In Chinese Medicine, we say that "shen (神) leads qi (氣)". Shen (in Japanese, shin) is our spirit or mind, and qi (ki in Japanese) is our energy, though we don't mean "energy" here in the same way that your physics teacher does.
Sometimes it's said that shen leads yi (意 -- focus, concentration, studying memory) which then leads qi. And sometimes we say that qi leads blood (血) or jing (精, essence), both of which are sort of seen as more solidified forms of qi. But the important point is that the mind leads the rest.
In medicine, we can see this at work in the placebo and nocebo effects. If you give a sick person a pill and tell them it will help them feel better, even if it's just a sugar pill -- a piece of candy -- sometimes it will really help. When my mom was a nurse, they would do this if a patient's pain meds weren't working but they couldn't give them more yet. They'd tell the patient a whole story about this special pill: "I checked with the doctor and he said I can give you one of these, but only one, it's really strong." And sometimes this would work, their pain would stop even though it was just a sugar pill.
It can work the other way too. If you get someone to believe that something is harmful, that belief can make them feel bad. If you tell someone that a medicine has certain bad side effects, they're more likely to experience them. There are even cases of people who believe they've been cursed, and their belief pretty much scared them to death. That's sometimes called "voodoo death" or "hex death". (By the way, real voodoo is about a lot more than cursing people. I've met some pretty cool people who do the real thing. But that's what this phenomenon got called back in the 1940s.)
You can see this in sports, too. If you give somebody a sugar pill and tell them it's a special nutritional supplement or a steroid, they might run faster or lift more weight. And if you tell someone a weight is less than it really is, they're more likely to be able to lift it.
The general point is that our mind leads our body. And that's important in the martial arts.

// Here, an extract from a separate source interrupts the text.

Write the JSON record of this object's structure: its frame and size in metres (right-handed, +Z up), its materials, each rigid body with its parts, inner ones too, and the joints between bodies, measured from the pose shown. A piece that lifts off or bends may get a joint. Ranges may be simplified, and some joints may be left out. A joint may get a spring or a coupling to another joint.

You've probably had me tell you to turn your head and look before turning during kata practice. There are good practical reasons for that, like not running into other students, but more importantly it's about having your mind lead your body. If your eyes are pointed one way then your attention is focused that way and it's hard to move your body powerfully in another direction.

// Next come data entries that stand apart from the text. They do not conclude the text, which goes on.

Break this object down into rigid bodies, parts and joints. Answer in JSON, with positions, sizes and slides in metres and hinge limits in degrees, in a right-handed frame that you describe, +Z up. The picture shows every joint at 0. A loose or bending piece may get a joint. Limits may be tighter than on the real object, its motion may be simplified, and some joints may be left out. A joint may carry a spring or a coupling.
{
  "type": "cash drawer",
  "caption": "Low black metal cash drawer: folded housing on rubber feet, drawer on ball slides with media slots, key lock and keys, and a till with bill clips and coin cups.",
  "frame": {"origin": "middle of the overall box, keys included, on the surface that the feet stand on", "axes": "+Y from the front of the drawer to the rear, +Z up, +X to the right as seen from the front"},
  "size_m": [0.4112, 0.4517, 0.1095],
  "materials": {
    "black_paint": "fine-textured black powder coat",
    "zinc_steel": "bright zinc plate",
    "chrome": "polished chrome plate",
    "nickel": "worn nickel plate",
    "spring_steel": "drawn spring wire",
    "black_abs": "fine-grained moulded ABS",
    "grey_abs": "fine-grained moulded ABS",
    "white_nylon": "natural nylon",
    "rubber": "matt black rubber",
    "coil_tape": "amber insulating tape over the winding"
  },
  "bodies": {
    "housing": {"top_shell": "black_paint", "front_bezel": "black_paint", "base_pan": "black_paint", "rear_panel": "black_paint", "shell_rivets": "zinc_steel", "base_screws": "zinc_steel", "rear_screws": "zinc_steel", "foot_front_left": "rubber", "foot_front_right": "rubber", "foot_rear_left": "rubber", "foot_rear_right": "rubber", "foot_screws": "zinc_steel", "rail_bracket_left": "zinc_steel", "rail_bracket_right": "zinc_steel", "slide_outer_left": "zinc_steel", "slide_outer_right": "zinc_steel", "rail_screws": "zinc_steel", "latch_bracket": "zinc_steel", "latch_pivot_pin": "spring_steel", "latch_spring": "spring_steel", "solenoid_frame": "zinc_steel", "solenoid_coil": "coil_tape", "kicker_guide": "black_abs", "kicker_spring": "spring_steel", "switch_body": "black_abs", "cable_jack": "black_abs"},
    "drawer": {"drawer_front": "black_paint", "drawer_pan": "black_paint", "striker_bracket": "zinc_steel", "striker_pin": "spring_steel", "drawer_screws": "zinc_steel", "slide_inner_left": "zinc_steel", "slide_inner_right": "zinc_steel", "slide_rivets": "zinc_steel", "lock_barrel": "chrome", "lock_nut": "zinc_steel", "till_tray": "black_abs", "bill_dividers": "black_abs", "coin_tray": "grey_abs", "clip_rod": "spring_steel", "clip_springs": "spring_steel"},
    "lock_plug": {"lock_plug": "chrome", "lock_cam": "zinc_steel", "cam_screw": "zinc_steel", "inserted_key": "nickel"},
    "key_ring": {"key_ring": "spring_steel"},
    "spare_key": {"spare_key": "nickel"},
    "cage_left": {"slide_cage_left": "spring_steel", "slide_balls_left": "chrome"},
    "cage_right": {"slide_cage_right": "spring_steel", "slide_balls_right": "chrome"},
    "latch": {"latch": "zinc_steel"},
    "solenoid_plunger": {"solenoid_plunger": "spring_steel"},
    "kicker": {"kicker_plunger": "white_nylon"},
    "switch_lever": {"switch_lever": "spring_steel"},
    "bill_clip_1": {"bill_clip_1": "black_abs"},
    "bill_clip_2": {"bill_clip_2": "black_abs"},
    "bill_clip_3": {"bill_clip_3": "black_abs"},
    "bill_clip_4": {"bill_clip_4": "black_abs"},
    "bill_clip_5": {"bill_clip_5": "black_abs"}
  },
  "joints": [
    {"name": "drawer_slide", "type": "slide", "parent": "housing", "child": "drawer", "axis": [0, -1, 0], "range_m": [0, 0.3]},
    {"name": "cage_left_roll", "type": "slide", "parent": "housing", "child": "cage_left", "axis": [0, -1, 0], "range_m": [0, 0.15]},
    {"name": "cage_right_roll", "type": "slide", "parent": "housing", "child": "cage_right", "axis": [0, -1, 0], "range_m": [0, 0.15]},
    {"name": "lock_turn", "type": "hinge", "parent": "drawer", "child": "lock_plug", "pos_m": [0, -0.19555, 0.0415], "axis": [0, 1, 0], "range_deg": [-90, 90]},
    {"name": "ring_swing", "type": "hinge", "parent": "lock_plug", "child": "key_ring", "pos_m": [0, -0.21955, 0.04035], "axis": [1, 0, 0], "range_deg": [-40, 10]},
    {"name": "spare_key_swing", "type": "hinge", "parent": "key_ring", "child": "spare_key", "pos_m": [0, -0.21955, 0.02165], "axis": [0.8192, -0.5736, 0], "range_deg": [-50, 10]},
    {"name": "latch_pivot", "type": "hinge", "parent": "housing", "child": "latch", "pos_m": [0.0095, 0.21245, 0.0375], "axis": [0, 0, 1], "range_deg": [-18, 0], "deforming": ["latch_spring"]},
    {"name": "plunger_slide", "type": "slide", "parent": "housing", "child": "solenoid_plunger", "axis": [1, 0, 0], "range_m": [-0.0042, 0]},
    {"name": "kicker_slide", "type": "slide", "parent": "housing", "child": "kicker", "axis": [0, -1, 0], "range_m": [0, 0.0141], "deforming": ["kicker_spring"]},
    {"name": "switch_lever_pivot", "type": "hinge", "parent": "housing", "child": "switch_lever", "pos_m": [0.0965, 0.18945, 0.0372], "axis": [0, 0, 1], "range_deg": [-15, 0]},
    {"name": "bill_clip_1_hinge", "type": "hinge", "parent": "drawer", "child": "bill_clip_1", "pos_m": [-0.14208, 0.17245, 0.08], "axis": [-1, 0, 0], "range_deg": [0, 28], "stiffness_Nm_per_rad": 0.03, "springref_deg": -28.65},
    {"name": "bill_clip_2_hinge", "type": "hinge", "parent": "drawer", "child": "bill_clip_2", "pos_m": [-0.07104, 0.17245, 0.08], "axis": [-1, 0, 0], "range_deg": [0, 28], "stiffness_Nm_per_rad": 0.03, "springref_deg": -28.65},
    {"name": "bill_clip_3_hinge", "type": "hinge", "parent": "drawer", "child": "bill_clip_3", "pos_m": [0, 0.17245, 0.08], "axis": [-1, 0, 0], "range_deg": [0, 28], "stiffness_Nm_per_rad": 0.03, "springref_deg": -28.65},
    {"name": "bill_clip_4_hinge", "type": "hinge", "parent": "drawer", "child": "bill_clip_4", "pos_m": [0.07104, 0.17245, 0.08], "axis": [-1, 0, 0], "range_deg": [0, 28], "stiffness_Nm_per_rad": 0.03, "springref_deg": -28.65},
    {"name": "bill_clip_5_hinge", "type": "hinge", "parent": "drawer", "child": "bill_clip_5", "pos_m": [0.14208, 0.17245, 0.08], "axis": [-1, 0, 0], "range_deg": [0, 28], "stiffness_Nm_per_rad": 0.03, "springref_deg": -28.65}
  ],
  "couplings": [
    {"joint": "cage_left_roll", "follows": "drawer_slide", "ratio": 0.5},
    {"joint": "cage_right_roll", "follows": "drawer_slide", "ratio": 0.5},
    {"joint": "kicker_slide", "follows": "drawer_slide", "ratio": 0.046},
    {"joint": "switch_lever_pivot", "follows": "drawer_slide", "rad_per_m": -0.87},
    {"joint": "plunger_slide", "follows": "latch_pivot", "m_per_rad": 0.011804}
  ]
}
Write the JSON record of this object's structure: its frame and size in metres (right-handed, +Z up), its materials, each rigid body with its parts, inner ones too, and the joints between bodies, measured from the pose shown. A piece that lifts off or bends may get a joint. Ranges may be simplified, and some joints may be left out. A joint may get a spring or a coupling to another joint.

You have to set your attention and your intention before you can move with power. Now maybe when you get to grandmaster level you have your eyes one way and your attention somewhere else, maybe Kaicho can do that, but for the rest of us where your head is pointing is where your attention is going to go. If you're looking one way and moving another you've split your focus. There's no kime.
So look first. Give the problem your full attention, and your full intention to solve it. Then your action can be strong and effective.